Summary Summary

WP6 A user-friendly economic simulator to be used by policy makers, to support intuition building, dialogue and dissemination. The simulator will be designed to ensure the model is transparent and not a "black box", make it easy to run experiments and scenarios, collect data, and analyze and visualize results. This will enable policymakers to run "what if" policy experiments in real time. Like the on-line game in WP 5, this will use the agent-based model developed in WP 2 and 3 and data in WP 1 as its underlying engine.

 

The idea of the simulator is to make it very easy to pose policy questions and understand the answers. The policy maker will be able to experiment with policy prescriptions and see the results of his or her prescription under different scenarios in real-time. Provided with a specific scenario, the simulator would produce a range of possible future outcomes over a given time horizon. The outcomes will be a range because there will inevitably be stochastic elements to any scenario requiring multiple runs. In this case the simulator will produce either a set of representative values or a range.

 

The ability of the simulator to explore large numbers of scenarios and parameter space, and the speed with which it will produce real-time results will naturally depend on computational efficiency and its computing platform.

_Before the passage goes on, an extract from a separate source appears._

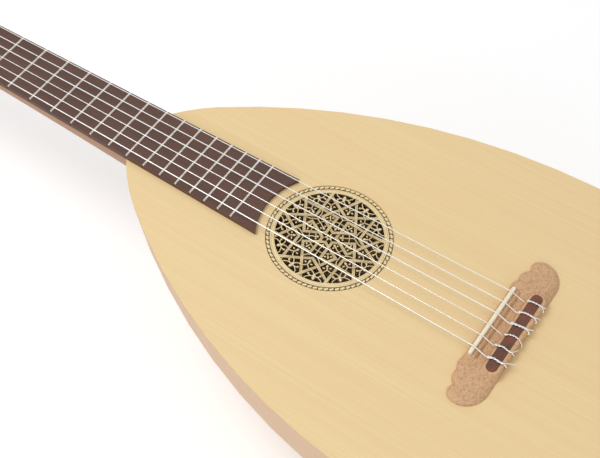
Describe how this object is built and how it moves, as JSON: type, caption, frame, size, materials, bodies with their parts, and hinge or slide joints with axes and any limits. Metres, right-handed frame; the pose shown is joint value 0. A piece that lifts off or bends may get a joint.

Computational efficiency will be taken into account throughout the design phase of the model and user interface. We also plan to build the tool so that it can both be run usefully on a PC on a policymaker's desk for developing intuition about the system and rapid hypothesis testing, but also can be used on a supercomputer for in depth analyses of large scale ensembles of runs.

 

Therefore, this WP aims at:

  • creating a simulation based decision-support tool to help policy-makers analyse the modelled economic simulations;

  • increasing public awareness of non-linear feedback effects in economics.